- Prompt -
Everything from the first line down to the line containing "wasm.setup();" should be reproduced exactly; please include nothing else.

- Recorded data -
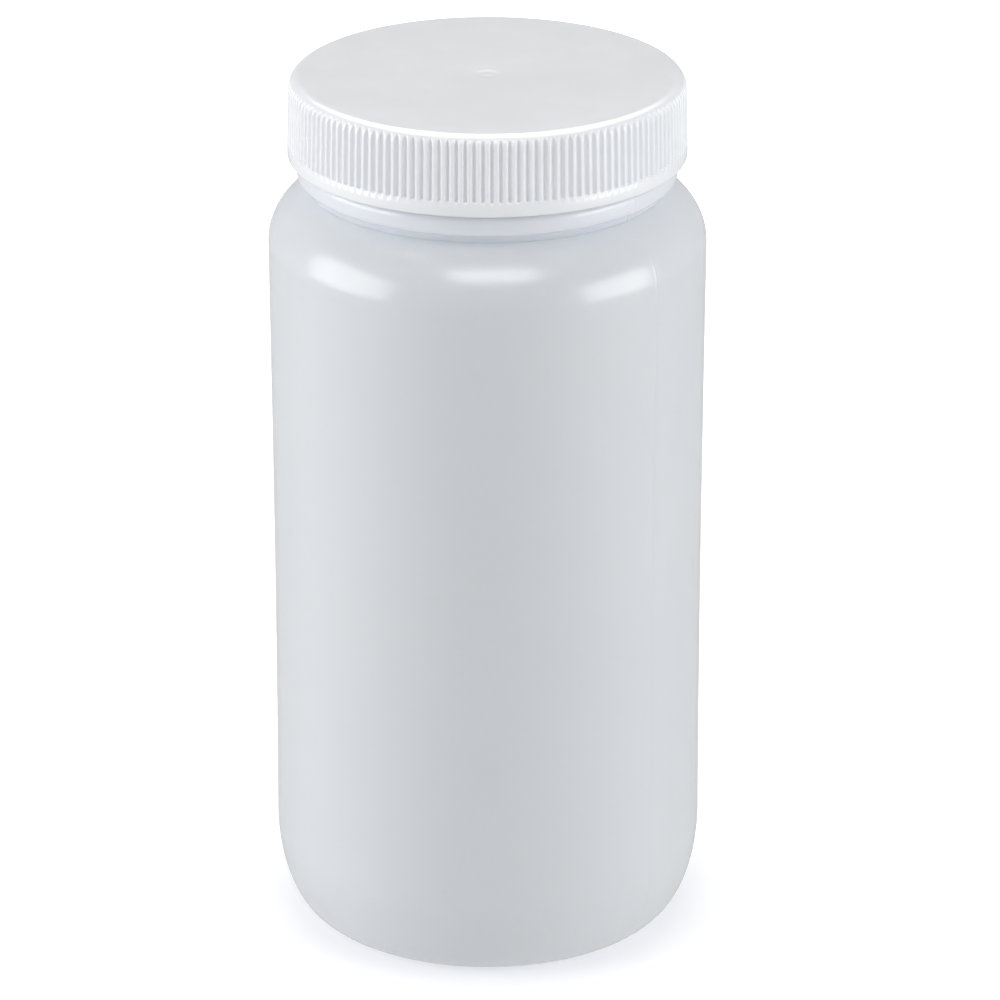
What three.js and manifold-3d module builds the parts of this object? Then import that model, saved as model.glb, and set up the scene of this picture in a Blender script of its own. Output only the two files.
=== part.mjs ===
// A two-litre wide-mouth laboratory bottle with a ribbed screw cap and a foam liner.
//
// The bottle is one blow-moulded shell, the cap is one injection-moulded shell, and the
// liner is one foam disc that lies in the top of the cap and seals the bottle's rim.
// Units are millimetres, +Z is up, and the origin is on the table under the bottle's middle.

import * as THREE from 'three';
import { mergeVertices } from 'three/addons/utils/BufferGeometryUtils.js';
import Module from 'manifold-3d';

const wasm = await Module();
wasm.setup();

const TURN = 2 * Math.PI;

// ---- Driving dimensions -------------------------------------------------------------

const SIDES = 72;               // flats round every turned surface
const ARC_STEPS = 3;            // each arc is drawn in twice this many straight steps

// Bottle body
const BODY_RADIUS = 60;         // at the top of the heel
const BODY_WALL = 2;
const FOOT_RADIUS = 48;         // outer edge of the ring that the bottle stands on
const FOOT_WIDTH = 4;
const PUSH_UP = 4.5;            // how far the middle of the base is raised off the table
const PUSH_UP_RADIUS = 34;      // edge of the raised, level middle
const HEEL_HEIGHT = 28;
const SHOULDER_START = 199;     // top of the wall
const SHOULDER_RADIUS = 60.3;   // widest part of the bottle, at the top of the wall
const SHOULDER_REACH = 26;      // half-axes of the shoulder's elliptical curve
const SHOULDER_RISE = 19.5;
const SHOULDER_ANGLE = THREE.MathUtils.degToRad(55.1);
const WAIST_HEIGHT = 100;       // the wall is drawn in a little towards this height
const WAIST_DRAW = 0.5;

// Pinch-off seam left across the base by the mould
const SEAM_LENGTH = 62;
const SEAM_WIDTH = 1.2;
const SEAM_DROP = 0.5;
const SEAM_BEARING = -41;       // degrees from +X, in the mould's parting plane

// Neck
const BEAD_RADIUS = 52.2;       // the ring under the cap
const BEAD_BOTTOM = 218.4;
const BEAD_TOP = 223.1;
const NECK_ROOT_RADIUS = 48.3;  // wall between the turns of the thread
const MOUTH_RADIUS = 45.8;
const RIM_HEIGHT = 243;
const RIM_CHAMFER = 0.8;

// Screw thread, right-handed, five turns to the inch
const PITCH = 5.08;
const NECK_THREAD = { crest: 49.9, rootWidth: 2.6, crestWidth: 1.2, start: 231.4, turns: 1.5 };
const CAP_THREAD = { crest: 48.9, rootWidth: 2.4, crestWidth: 1.1, start: 228.86, turns: 1.5 };
const THREAD_BITE = 0.4;        // how deep a thread's ridge is sunk into its wall
const RUN_OUT_STEPS = 6;        // steps over which each end of a thread fades away

// Cap
const CAP_BOTTOM = 224;
const CAP_TOP = 246.3;
const CAP_RADIUS = 54.7;
const CAP_DRAFT = 0.4;          // how much narrower the cap is where its top edge begins
const CAP_BORE = 50.6;
const CAP_CEILING = 244.6;
const CAP_EDGE = 3.5;           // radius of the rounded top edge
const BAND_HEIGHT = 4.2;        // smooth band under the ribs
const RIB_COUNT = 2 * SIDES;
const RIB_DEPTH = 0.9;
const GROOVE_SHARE = 0.5;       // part of each rib's pitch that is groove
const GATE_RADIUS = 3.4;        // shallow dimple round the moulding gate
const GATE_DEPTH = 0.2;
const GATE_NUB_RADIUS = 1.6;

// Liner
const LINER_RADIUS = 50.2;
const LINER_BOTTOM = 243.1;
const LINER_TOP = 244.5;

// ---- Shared shape helpers -----------------------------------------------------------

// Turns a profile of radius and height about the Z axis.
function turned(profile) {
  const points = profile.getPoints(ARC_STEPS);
  const distinct = points.filter((point, i) => i === 0 || point.distanceTo(points[i - 1]) > 1e-4);
  return new THREE.LatheGeometry(distinct, SIDES).rotateX(Math.PI / 2);
}

// Makes a manifold solid from a closed three.js geometry.
function toSolid(geometry) {
  const bare = geometry.clone();
  bare.deleteAttribute('normal');
  bare.deleteAttribute('uv');
  const merged = mergeVertices(bare);
  const corners = merged.index.array;
  const triangles = [];
  for (let i = 0; i < corners.length; i += 3) {
    const [a, b, c] = corners.slice(i, i + 3);
    if (a !== b && b !== c && c !== a) triangles.push(a, b, c);
  }
  return new wasm.Manifold(new wasm.Mesh({
    numProp: 3,
    vertProperties: merged.attributes.position.array,
    triVerts: Uint32Array.from(triangles),
  }));
}

function toGeometry(solid) {
  const mesh = solid.getMesh();
  const geometry = new THREE.BufferGeometry();
  geometry.setAttribute('position', new THREE.BufferAttribute(mesh.vertProperties, 3));
  geometry.setIndex(new THREE.BufferAttribute(mesh.triVerts, 1));
  geometry.computeVertexNormals();
  return geometry;
}

// Bends a box into a thread's ridge, climbing anticlockwise round the Z axis.
// A crest inside the wall's radius makes an inner thread.
function threadRidge({ crest, rootWidth, crestWidth, start, turns }, wallRadius) {
  const outward = Math.sign(crest - wallRadius);
  const sunk = wallRadius - outward * THREAD_BITE;
  const steps = Math.round(turns * SIDES);
  const ridge = new THREE.BoxGeometry(1, 1, 1, steps, 1, 1);
  const corner = ridge.attributes.position;
  for (let i = 0; i < corner.count; i += 1) {
    const along = corner.getX(i) + 0.5;
    const across = corner.getY(i) * outward;
    const lift = corner.getZ(i) + 0.5;
    const stepsFromEnd = Math.min(along, 1 - along) * steps;
    const fade = THREE.MathUtils.clamp(stepsFromEnd / RUN_OUT_STEPS, 0.1, 1);
    const radius = sunk + (crest - sunk) * lift * fade;
    const width = THREE.MathUtils.lerp(rootWidth, crestWidth, lift);
    const angle = along * turns * TURN;
    const height = start + along * turns * PITCH + across * width;
    corner.setXYZ(i, radius * Math.cos(angle), radius * Math.sin(angle), height);
  }
  return ridge;
}

// ---- Bottle -------------------------------------------------------------------------

function bottleProfile() {
  const profile = new THREE.Path();
  addOuterWall(profile);
  addRim(profile);
  addInnerWall(profile);
  return profile;
}

function addOuterWall(profile) {
  const footInner = FOOT_RADIUS - FOOT_WIDTH;
  profile.moveTo(0, PUSH_UP);
  profile.lineTo(PUSH_UP_RADIUS, PUSH_UP);
  profile.quadraticCurveTo(footInner - BODY_WALL, PUSH_UP, footInner, 0);
  profile.lineTo(FOOT_RADIUS, 0);
  profile.absellipse(FOOT_RADIUS, HEEL_HEIGHT, BODY_RADIUS - FOOT_RADIUS, HEEL_HEIGHT,
    -TURN / 4, 0, false);
  profile.quadraticCurveTo(BODY_RADIUS - WAIST_DRAW, WAIST_HEIGHT, SHOULDER_RADIUS, SHOULDER_START);
  profile.absellipse(SHOULDER_RADIUS - SHOULDER_REACH, SHOULDER_START,
    SHOULDER_REACH, SHOULDER_RISE, 0, SHOULDER_ANGLE, false);
}

function addRim(profile) {
  profile.lineTo(BEAD_RADIUS, BEAD_BOTTOM);
  profile.lineTo(BEAD_RADIUS, BEAD_TOP);
  profile.lineTo(NECK_ROOT_RADIUS, BEAD_TOP + 0.8);
  profile.lineTo(NECK_ROOT_RADIUS, RIM_HEIGHT - RIM_CHAMFER);
  profile.lineTo(NECK_ROOT_RADIUS - RIM_CHAMFER, RIM_HEIGHT);
  profile.lineTo(MOUTH_RADIUS, RIM_HEIGHT);
}

function addInnerWall(profile) {
  const bodyBore = BODY_RADIUS - BODY_WALL;
  const reach = SHOULDER_REACH - BODY_WALL;
  const rise = SHOULDER_RISE - BODY_WALL;
  const shoulderCentre = SHOULDER_RADIUS - SHOULDER_REACH;
  const mouthAngle = Math.acos((MOUTH_RADIUS - shoulderCentre) / reach);
  const footInner = FOOT_RADIUS - FOOT_WIDTH;
  profile.absellipse(shoulderCentre, SHOULDER_START, reach, rise, mouthAngle, 0, true);
  profile.quadraticCurveTo(bodyBore - WAIST_DRAW, WAIST_HEIGHT, bodyBore, HEEL_HEIGHT);
  profile.absellipse(FOOT_RADIUS, HEEL_HEIGHT, bodyBore - FOOT_RADIUS, HEEL_HEIGHT - BODY_WALL,
    0, -TURN / 4, true);
  profile.lineTo(footInner + BODY_WALL / 2, BODY_WALL);
  profile.quadraticCurveTo(footInner, PUSH_UP + BODY_WALL, PUSH_UP_RADIUS, PUSH_UP + BODY_WALL);
  profile.lineTo(0, PUSH_UP + BODY_WALL);
}

// The seam is a low bar that hangs from the level middle of the base.
function pinchOffSeam() {
  const sunk = BODY_WALL / 2;
  const bar = new THREE.BoxGeometry(SEAM_LENGTH, SEAM_WIDTH, SEAM_DROP + sunk);
  bar.rotateZ(THREE.MathUtils.degToRad(SEAM_BEARING));
  return bar.translate(0, 0, PUSH_UP + (sunk - SEAM_DROP) / 2);
}

function bottleGeometry() {
  const shell = toSolid(turned(bottleProfile()));
  const thread = toSolid(threadRidge(NECK_THREAD, NECK_ROOT_RADIUS));
  return toGeometry(shell.add(thread).add(toSolid(pinchOffSeam())));
}

// ---- Cap ----------------------------------------------------------------------------

function capProfile() {
  const edgeRadius = CAP_RADIUS - CAP_DRAFT;
  const profile = new THREE.Path();
  profile.moveTo(0, CAP_CEILING);
  profile.lineTo(CAP_BORE, CAP_CEILING);
  profile.lineTo(CAP_BORE, CAP_BOTTOM);
  profile.lineTo(CAP_RADIUS, CAP_BOTTOM);
  profile.lineTo(CAP_RADIUS, CAP_BOTTOM + BAND_HEIGHT);
  profile.absarc(edgeRadius - CAP_EDGE, CAP_TOP - CAP_EDGE, CAP_EDGE, 0, TURN / 4, false);
  profile.lineTo(GATE_RADIUS, CAP_TOP);
  profile.lineTo(GATE_RADIUS - GATE_DEPTH, CAP_TOP - GATE_DEPTH);
  profile.lineTo(GATE_NUB_RADIUS, CAP_TOP - GATE_DEPTH);
  profile.lineTo(0, CAP_TOP - GATE_DEPTH / 3);
  return profile;
}

// A ring with a toothed bore. Cut from the cap, it leaves one groove between every two
// ribs, and each groove runs out where the cap's rounded top edge falls below its floor.
function grooveCutter() {
  const clear = CAP_RADIUS + 0.5;
  const floor = CAP_RADIUS - CAP_DRAFT - RIB_DEPTH;
  const ribStep = TURN / RIB_COUNT;
  const halfGroove = ribStep * GROOVE_SHARE / 2 * (clear - floor) / RIB_DEPTH;
  const corners = [];
  for (let i = 0; i < RIB_COUNT; i += 1) {
    const middle = (i + 0.5) * ribStep;
    for (const [radius, offset] of [[clear, -halfGroove], [floor, 0], [clear, halfGroove]]) {
      const angle = middle + offset;
      corners.push(new THREE.Vector2(radius * Math.cos(angle), radius * Math.sin(angle)));
    }
  }
  const ring = new THREE.Shape().absarc(0, 0, clear + 2, 0, TURN, false);
  ring.holes.push(new THREE.Path(corners));
  const height = CAP_TOP - CAP_BOTTOM;
  const cutter = new THREE.ExtrudeGeometry(ring, { depth: height, bevelEnabled: false });
  return cutter.translate(0, 0, CAP_BOTTOM + BAND_HEIGHT);
}

function capGeometry() {
  const shell = toSolid(turned(capProfile()));
  const thread = toSolid(threadRidge(CAP_THREAD, CAP_BORE));
  return toGeometry(shell.subtract(toSolid(grooveCutter())).add(thread));
}

// ---- Liner --------------------------------------------------------------------------

function linerGeometry() {
  const profile = new THREE.Path();
  profile.moveTo(0, LINER_BOTTOM);
  profile.lineTo(LINER_RADIUS, LINER_BOTTOM);
  profile.lineTo(LINER_RADIUS, LINER_TOP);
  profile.lineTo(0, LINER_TOP);
  return turned(profile);
}

// ---- Assembly -----------------------------------------------------------------------

function piece(name, geometry, color, roughness) {
  const material = new THREE.MeshStandardMaterial({ color, roughness, metalness: 0 });
  const mesh = new THREE.Mesh(geometry, material);
  mesh.name = name;
  return mesh;
}

const labBottle = new THREE.Group();
labBottle.add(piece('bottle', bottleGeometry(), 0xd3d7dd, 0.4));
labBottle.add(piece('cap', capGeometry(), 0xf2f3f5, 0.35));
labBottle.add(piece('liner', linerGeometry(), 0xf7f7f2, 0.7));

export default labBottle;
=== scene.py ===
"""A two-litre wide-mouth laboratory bottle with a ribbed screw cap and a foam liner.

The file is laid out as an add-on: sizes and finishes are properties, each moulded piece and
the studio have an operator, and main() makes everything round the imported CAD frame.
Lengths are metres. The bottle stands on the XY plane, its axis is Z and its front faces -Y.
"""

import math

import bpy
from bpy.props import FloatProperty, FloatVectorProperty, IntProperty, PointerProperty
from mathutils import Euler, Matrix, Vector


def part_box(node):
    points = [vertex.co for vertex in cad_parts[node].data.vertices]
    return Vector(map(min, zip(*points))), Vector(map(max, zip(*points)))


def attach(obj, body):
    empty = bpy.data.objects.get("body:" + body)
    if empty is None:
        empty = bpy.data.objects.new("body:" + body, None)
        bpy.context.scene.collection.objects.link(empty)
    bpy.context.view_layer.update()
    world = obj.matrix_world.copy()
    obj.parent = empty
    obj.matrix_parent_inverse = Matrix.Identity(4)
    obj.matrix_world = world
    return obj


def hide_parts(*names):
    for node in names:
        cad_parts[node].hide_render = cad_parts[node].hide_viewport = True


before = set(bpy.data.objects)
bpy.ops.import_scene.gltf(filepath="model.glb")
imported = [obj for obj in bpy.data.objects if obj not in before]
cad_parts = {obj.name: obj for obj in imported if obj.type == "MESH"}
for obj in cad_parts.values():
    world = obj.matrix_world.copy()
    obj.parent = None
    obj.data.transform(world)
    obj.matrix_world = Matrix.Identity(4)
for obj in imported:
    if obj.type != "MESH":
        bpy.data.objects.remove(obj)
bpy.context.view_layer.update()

bl_info = {
    "name": "Wide-mouth laboratory bottle",
    "version": (1, 0, 0),
    "blender": (4, 5, 0),
    "location": "3D View > Sidebar > Lab Bottle",
    "description": "Makes a translucent plastic bottle with a ribbed screw cap and a liner",
    "category": "Object",
}

MM = 0.001
TURN = 2 * math.pi
QUARTER = TURN / 4

BOTTLE_LOW, BOTTLE_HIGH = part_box("bottle")
CAP_LOW, CAP_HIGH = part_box("cap")
LINER_LOW, LINER_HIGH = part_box("liner")


# ---- Sizes and finishes that a user can change ------------------------------------------


def length(name, description, default):
    """A length property in metres."""
    return FloatProperty(
        name=name, description=description, default=default, min=0, unit="LENGTH", precision=5
    )


def angle(name, description, degrees):
    """An angle property."""
    return FloatProperty(
        name=name, description=description, default=math.radians(degrees), subtype="ANGLE"
    )


def colour(name, description, default):
    """A colour property."""
    return FloatVectorProperty(
        name=name, description=description, default=default, subtype="COLOR", min=0, max=1
    )


def gloss(name, description, default):
    """A roughness property."""
    return FloatProperty(
        name=name, description=description, default=default, min=0, max=1, subtype="FACTOR"
    )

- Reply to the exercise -
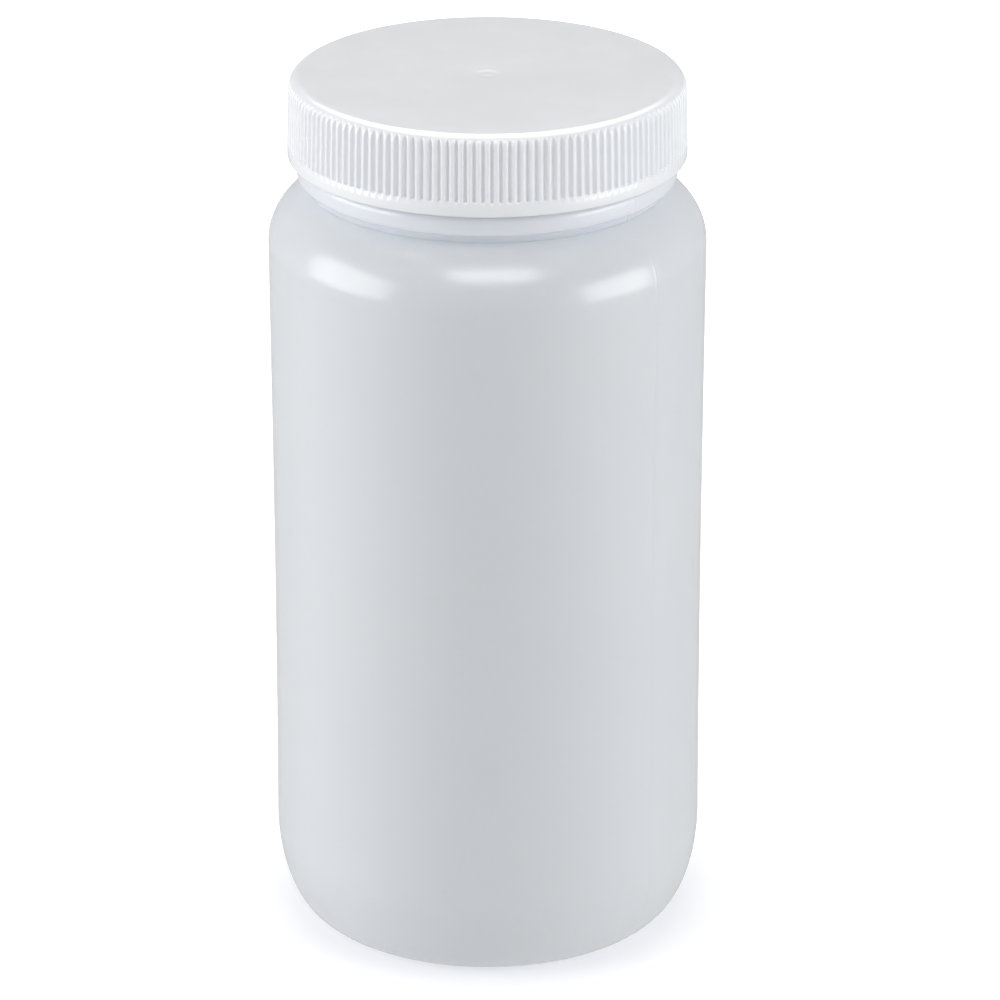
What three.js and manifold-3d module builds the parts of this object? Then import that model, saved as model.glb, and set up the scene of this picture in a Blender script of its own. Output only the two files.
=== part.mjs ===
// A two-litre wide-mouth laboratory bottle with a ribbed screw cap and a foam liner.
//
// The bottle is one blow-moulded shell, the cap is one injection-moulded shell, and the
// liner is one foam disc that lies in the top of the cap and seals the bottle's rim.
// Units are millimetres, +Z is up, and the origin is on the table under the bottle's middle.

import * as THREE from 'three';
import { mergeVertices } from 'three/addons/utils/BufferGeometryUtils.js';
import Module from 'manifold-3d';

const wasm = await Module();
wasm.setup();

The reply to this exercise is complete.